Source: I have clients that still have 2nd/3rd gen i5 systems running 3-4 GB of RAM with Windows 10 and they're tolerable solely thanks to SSDs. Swapping that much on a hard drive would just be painful to use.
Nobody should be interactively using a computer post-2018ish (whenever SSDs fell below $1/GB) that's booting and running primary applications off spinning rust. They're perfectly fine for bulk storage drives but anyone waiting for an operating system booting off one has wasted enough of their life in the last year to have paid for the SSD. Companies that wouldn't spend $100 on an upgrade are literally throwing money away paying their employees to wait on a shit computer.
> Most people run Windows just fine on cheap laptops with 4GB of RAM.
Windows 7. Windows 10 eats about 6GB (custom IoT with a lot of things disabled).
Neo is a parody of a computer.
Don't underestimate what you can do with the 8 GB RAM. My mid-tier, Intel 2019 Macbook Pro with 32GB RAM suddenly died by the end of 2023. I quickly got a basemodel 256GB/8GB MacMini M2 as a replacement. While initialy supposed to be a temporary replacement until my MBP gets fixed, I ended up using it for another year as my main daily machine for everything, inluding professionally (fullstack software dev).
There was simply no need to upgrade, the MacMini was faster in all regards then my Intel MBP. Out of curiosity of its capability I wanted to see how gaming performs - I ended up playing through all three Tomb Raider reboots (Mac native, but using Rosetta!) at 1080p in high settings. Absolutely amazed how fast it was (mostly driven by the update to M2).
Only one thing ever made me notice the lack of RAM, and that was when I was running the entire test suite of our frontend monorepo. This runs concurrently and fires up multiple virtual browser envs (vitest, jest, jsdom) to run the tests in parallel. Stuttering and low responsiveness during the execution, but would complete in 3-4 minutes - it takes around 1 minutes on my current M4 MBP.

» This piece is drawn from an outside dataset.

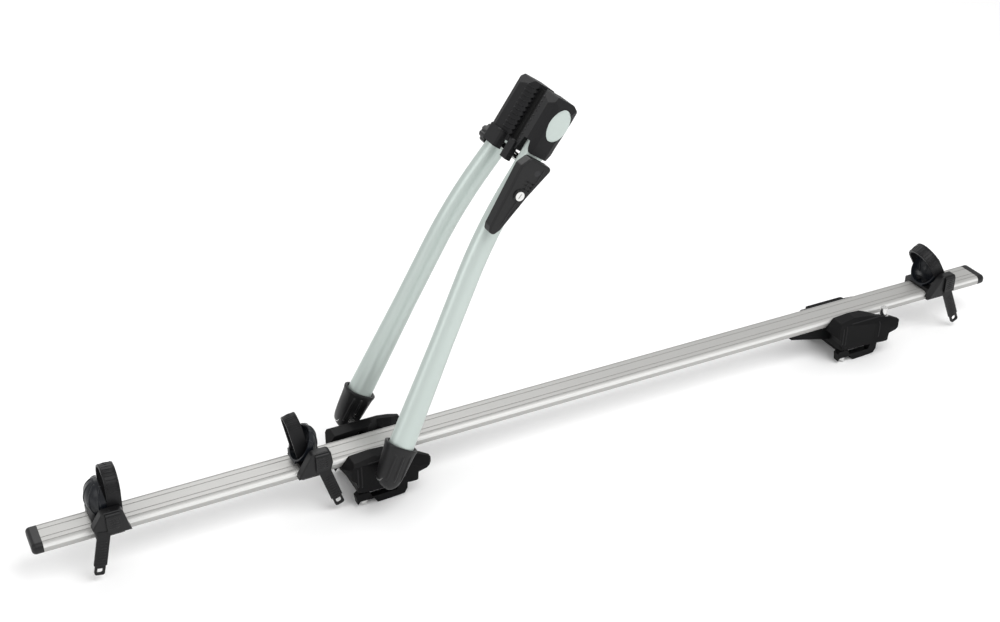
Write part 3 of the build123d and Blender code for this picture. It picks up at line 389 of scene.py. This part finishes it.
def makeBoot(label, side, pivot):
    # Rounded boot with a flared rim, which stands for the plain solid
    s = bootSettings
    across = leaning(s["lean"])[0]
    along = Vector((tan(radians(s["lean"])), -side * s["converge"], 1)).normalized()
    inward = across.cross(along)
    count, rows = s["around"], len(s["outline"])
    grid, faces = [], []
    for rise, deep, wide in s["outline"]:
        for turn in np.linspace(0, 2 * pi, count, endpoint=False):
            u = deep * mm * rounded(cos(turn), s["power"])
            w = s["halfWidth"] * wide * rounded(sin(turn), s["power"])
            v = rise * mm - max(rise, 0) / s["height"] * s["slant"] * u
            grid.append(pivot + across * u + along * v + inward * w)
    for i in range(rows - 1):
        for k in range(count):
            a, b = i * count + k, i * count + (k + 1) % count
            faces.append((a, b, b + count, a + count))
    faces.append(tuple(range(count))[::-1])
    faces.append(tuple((rows - 1) * count + k for k in range(count)))
    obj = makePiece(label + "BootShell", label + "_arm", "plastic", grid, faces)
    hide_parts(label + "_boot")
    return BVHTree.FromPolygons(grid, faces)


def makeBoots():
    s = bootSettings
    across, along = leaning(s["lean"])
    for label, side in sides:
        pivot = Vector((s["pivot"][0], side * s["pivot"][1], s["pivot"][2]))
        tree = makeBoot(label, side, pivot)
        lines = []
        for lane in s["lanes"]:
            start = pivot + across * lane
            ends = [start + along * r - towardFar * s["back"] for r in s["rise"]]
            lines.append((castLine(tree, ends, towardFar), s["rib"]))
        makeRibs(label + "BootRibs", label + "_arm", "plastic", lines)


def jawRibs():
    s = jawSettings
    across, along = leaning(s["lean"])
    for label, side in sides:
        tree = surfaceOf(label + "_jaw")
        lines = []
        for row in range(s["count"]):
            rise = s["pitch"] * (row + s["firstRow"])
            start = Vector(s["corner"]) + along * rise - across * s["back"]
            ends = [start + Vector((0, side * lane, 0)) for lane in s["lanes"]]
            lines.append((castLine(tree, ends, across, s["steps"]), s["rib"]))
        makeRibs(label + "JawRibs", label + "_arm", "grained", lines)


def leverRibs():
    s = leverSettings
    across, along = leaning(s["lean"])
    start = Vector(s["hinge"]) - towardFar * s["back"]
    tree = surfaceOf("clamp_lever")
    lines = []
    for line in s["lines"]:
        ends = [start + across * u + along * v for u, v in line]
        lines.append((castLine(tree, ends, towardFar, s["steps"]), s["rib"]))
    makeRibs("leverRibs", "lever", "plastic", lines)


def cupRibs(name, holder):
    s, facing = cupSettings, holder["facing"]
    centre = Vector((holder["place"] + facing * holder["bowl"][0], 0, holder["bowl"][1]))
    tree = surfaceOf(name + "_wheel_cup")
    lines = []
    for spin in s["spins"]:
        inner, outer = [], []
        for lift in np.linspace(*s["lifts"]):
            side, up = radians(spin), radians(lift)
            way = Vector((-facing * cos(side) * cos(up), sin(side) * cos(up), sin(up)))
            place = tree.ray_cast(centre, way, s["reach"])[0]
            if place is not None:
                inner.append((place, -way))
            place = tree.ray_cast(centre + way * s["back"], -way, s["reach"])[0]
            if place is not None and (place - centre).length > s["leastRadius"]:
                outer.append((place, way))
        lines += [(inner, s["innerRib"]), (outer, s["outerRib"])]
    makeRibs(name + "CupRibs", name + "_holder", "bluish", lines)


def strapRibs(name, holder):
    s, facing = strapSettings, holder["facing"]
    tree = surfaceOf(name + "_strap")
    lines = []
    across, along = leaning(facing * holder["lean"])
    foot = Vector((holder["place"] + facing * holder["base"], 0, s["root"]))
    rise = (holder["top"] - s["root"]) / cos(radians(holder["lean"]))
    middle = foot + along * (rise - holder["span"])

    def outward(turn):
        return Vector((0, sin(radians(turn)), 0)) + along * cos(radians(turn))

    # Short ribs across the loop, then one along each of its edges
    for turn in np.linspace(*s["turns"]):
        way = outward(turn)
        start = middle + way * s["back"]
        ends = [start + across * w for w in (-s["halfWidth"], s["halfWidth"])]
        lines.append((castLine(tree, ends, -way, s["steps"]), s["rib"]))
    for lane in s["edgeLanes"]:
        path = []
        for turn in np.linspace(*s["edgeTurns"]):
            way = outward(turn)
            start = middle + way * s["back"] + across * lane
            place = tree.ray_cast(start, -way, s["reach"])[0]
            if place is not None:
                path.append((place, way))
        lines.append((path, s["edgeRib"]))

    # Ribs down the loose tail
    tilt = radians(holder["tailLean"])
    down = Vector((-facing * sin(tilt), 0, -cos(tilt)))
    side = Vector((cos(tilt), 0, -facing * sin(tilt)))
    root = Vector((holder["place"] - facing * s["tailInset"], s["tailFront"], s["root"]))
    for drop in np.arange(*s["drops"]):
        ends = [root + down * drop + side * w for w in (-s["tailHalfWidth"], s["tailHalfWidth"])]
        lines.append((castLine(tree, ends, towardFar, s["steps"]), s["rib"]))
    makeRibs(name + "StrapRibs", name + "_holder", "strap", lines)


def releaseRibs(name):
    s = releaseSettings
    tree = surfaceOf(name + "_strap_release")
    low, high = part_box(name + "_strap_release")
    middle = (low[0] + high[0]) / 2
    lines = []
    for drop in np.linspace(*s["drops"]):
        z = high[2] + (low[2] - high[2]) * drop
        ends = [Vector((middle + w, s["front"], z)) for w in (-s["halfWidth"], s["halfWidth"])]
        lines.append((castLine(tree, ends, towardFar, s["steps"]), s["rib"]))
    makeRibs(name + "ReleaseRibs", name + "_release", "plastic", lines)


def coverRibs():
    s = coverSettings
    for foot, body, seat in s["feet"]:
        tree = surfaceOf(foot + "_near_cover")
        lines = []
        for lane, low, high in s["posts"]:
            ends = [Vector((seat + lane, s["front"], z)) for z in (low, high)]
            lines.append((castLine(tree, ends, towardFar), s["postRib"]))
        ends = [Vector((seat + x, s["front"], s["browHeight"])) for x in s["brow"]]
        lines.append((castLine(tree, ends, towardFar, s["browSteps"]), s["browRib"]))
        makeRibs(foot + "CoverRibs", body, "grained", lines)


makeBoots()
jawRibs()
leverRibs()
for name, holder in holderSettings.items():
    cupRibs(name, holder)
    strapRibs(name, holder)
    releaseRibs(name)
coverRibs()
print("ribs laid")


def makeCamera():
    s = cameraSettings
    data = bpy.data.cameras.new("camera")
    data.lens, data.sensor_width = s["lens"], s["sensor"]
    obj = bpy.data.objects.new("camera", data)
    obj.location = s["place"]
    obj.rotation_euler = (radians(90 - s["elevation"]), 0, radians(s["turn"]))
    bpy.context.scene.collection.objects.link(obj)
    bpy.context.scene.camera = obj


def makeLights():
    for s in lightSettings:
        data = bpy.data.lights.new(s["name"], "AREA")
        data.shape, data.size, data.energy = "DISK", s["size"], s["power"]
        obj = bpy.data.objects.new(s["name"], data)
        obj.location = s["place"]
        way = Vector(s["aim"]) - Vector(s["place"])
        obj.rotation_euler = way.to_track_quat("-Z", "Y").to_euler()
        bpy.context.scene.collection.objects.link(obj)
    world = bpy.data.worlds.new("studio")
    world.use_nodes = True
    background = world.node_tree.nodes["Background"]
    background.inputs["Color"].default_value = worldSettings["tint"] + (1,)
    background.inputs["Strength"].default_value = worldSettings["strength"]
    bpy.context.scene.world = world


def makeFloor():
    s = floorSettings
    low = cadBox[0][2] - s["gap"]
    half = s["size"] / 2
    mesh = bpy.data.meshes.new("floor")
    corners = [(-half, -half, low), (half, -half, low), (half, half, low), (-half, half, low)]
    mesh.from_pydata(corners, [], [(0, 1, 2, 3)])
    obj = bpy.data.objects.new("floor", mesh)
    bpy.context.scene.collection.objects.link(obj)
    mat = bpy.data.materials.new("floorPaper")
    mat.use_nodes = True
    shader = mat.node_tree.nodes["Principled BSDF"]
    shader.inputs["Base Color"].default_value = s["tint"] + (1,)
    shader.inputs["Roughness"].default_value = s["rough"]
    mesh.materials.append(mat)


makeCamera()
makeLights()
makeFloor()
bpy.context.scene.view_settings.view_transform = "Standard"
print("stage set")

There’s something called menu pricing, in order to keep its existing customer base buying their more expensive higher end models there need to be an unjustifiable drop in quality to switch.
The gap in spec is no mistake, if it was appealing enough for existing air-book users to downgrade it would cannibalise their bottomline.

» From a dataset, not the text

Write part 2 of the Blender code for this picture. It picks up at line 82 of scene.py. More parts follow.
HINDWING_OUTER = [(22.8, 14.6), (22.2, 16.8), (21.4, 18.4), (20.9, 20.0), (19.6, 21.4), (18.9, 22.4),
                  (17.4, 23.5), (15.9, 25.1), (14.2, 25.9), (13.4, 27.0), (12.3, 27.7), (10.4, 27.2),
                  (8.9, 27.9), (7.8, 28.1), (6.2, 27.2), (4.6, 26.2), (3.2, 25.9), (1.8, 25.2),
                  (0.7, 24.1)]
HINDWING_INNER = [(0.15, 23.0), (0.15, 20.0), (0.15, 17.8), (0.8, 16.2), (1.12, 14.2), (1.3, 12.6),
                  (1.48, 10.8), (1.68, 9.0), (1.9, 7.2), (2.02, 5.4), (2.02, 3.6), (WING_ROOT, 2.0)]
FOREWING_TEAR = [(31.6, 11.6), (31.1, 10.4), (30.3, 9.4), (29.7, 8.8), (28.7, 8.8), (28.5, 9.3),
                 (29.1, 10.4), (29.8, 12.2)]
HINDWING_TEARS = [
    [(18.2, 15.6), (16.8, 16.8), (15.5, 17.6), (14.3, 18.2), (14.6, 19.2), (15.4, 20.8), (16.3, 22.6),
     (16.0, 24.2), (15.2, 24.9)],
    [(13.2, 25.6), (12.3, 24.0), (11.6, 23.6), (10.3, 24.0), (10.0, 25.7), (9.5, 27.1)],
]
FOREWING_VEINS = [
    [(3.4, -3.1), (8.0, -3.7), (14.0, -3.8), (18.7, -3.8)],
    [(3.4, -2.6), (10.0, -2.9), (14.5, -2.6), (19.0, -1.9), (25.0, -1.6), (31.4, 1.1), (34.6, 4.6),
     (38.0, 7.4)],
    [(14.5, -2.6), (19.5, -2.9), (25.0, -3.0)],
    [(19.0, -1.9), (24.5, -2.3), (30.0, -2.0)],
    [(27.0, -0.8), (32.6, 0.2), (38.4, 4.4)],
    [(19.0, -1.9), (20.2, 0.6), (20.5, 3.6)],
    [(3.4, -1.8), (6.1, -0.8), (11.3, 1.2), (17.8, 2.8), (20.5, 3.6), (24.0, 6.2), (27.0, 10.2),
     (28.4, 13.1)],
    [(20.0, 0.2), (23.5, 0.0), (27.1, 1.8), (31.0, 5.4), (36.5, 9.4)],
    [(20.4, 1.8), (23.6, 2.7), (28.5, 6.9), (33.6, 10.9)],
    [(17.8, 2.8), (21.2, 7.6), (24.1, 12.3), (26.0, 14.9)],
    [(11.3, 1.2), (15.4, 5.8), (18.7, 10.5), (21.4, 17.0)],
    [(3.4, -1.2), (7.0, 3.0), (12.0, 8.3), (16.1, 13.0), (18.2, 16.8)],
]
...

VMWare Fusion is free, even if it is a pain in the butt to download. It also has GPU paravirtualization for Linux/Windows which is the only reason I use a proprietary VMM on macOS these days.
You can also use UTM to run Windows for free and it is open source.
Because I was fed up with parallels subscription model and they make me pay for the upgrade the non-subscription version with every new macOS release, I dropped parallels for UTM. I barely need windows, only every other month or so and often just for some small tasks. UTM is nice, but performance running windows is waaay below parallels. It is free, however, so I won't complain.
Last I checked UTM doesn't have GPU acceleration. Parallels' proprietary GPU driver is the only reason to pay for it.
fair
http://tart.run works great for running macOS (and Linux) VMs on macOS if you're technical. It's free for non-commercial uses too! (Don't think there's GPU acceleration tho).
I’m excited that Apple now has a reason to keep MacOS small. Their soon to be top-selling machine has 8GB and they won’t want to make all those millions of Neos unusable by shipping a bloated OS.
I wrote about how Unified Memory, SSD directly attached to the SoC and Apple's use of real-time compression saves memory, reduces power consumption and wear on SSDs [1].
In practice I think this is going to be very specific to your data being good for compression and not already compressed - so not gaming, where textures can fill up the Neo's 8GB very fast depending on the game: Cyberpunk, Robocop, Bioshock and Shadow of the Tomb Raider benchmarks are showing 9 - 10 GB of RAM used at just 720p.
I would have gone with 7.5.3 or 6.0.7. I’m also fine with OS X and once they started shipping SSDs the virtual memory has been performant.
As long as you ignore that whole part of the OS was still running 68K code on PPC Macs, it crashed like a drunk driving a semi truck without protected memory and the end user still had to fiddle with the amount of memory an app could use
I miss having snappy menubar lists, at the Apple Store yesterday I noticed on the Neo that the transparencies and iconified menu items with shortcut glyphs are still perceptibly less buttery smooth.
Compared to Windows sure. Compared to linux, its incredibly bloated.
There's a difference between bloated and batteries included. From a development point of view, macOS has native system libraries for things no other platform seems to include native system libraries for. And by "native system libraries" I do not mean downloadable content, dynamic support or anything similar, even if they're first-party. Though having unremovable system apps for every one of Apple's services MAY count as bloated if you don't use them.
The definition of bloat is something that you don’t use, even if someone else does.
There are a lot of stuff in all Linux distros that I never use.
There’s a big difference between unnecessary applications taking up space on your storage device, and unnecessary services running in the background competing for RAM and CPU with the applications you actually want to run.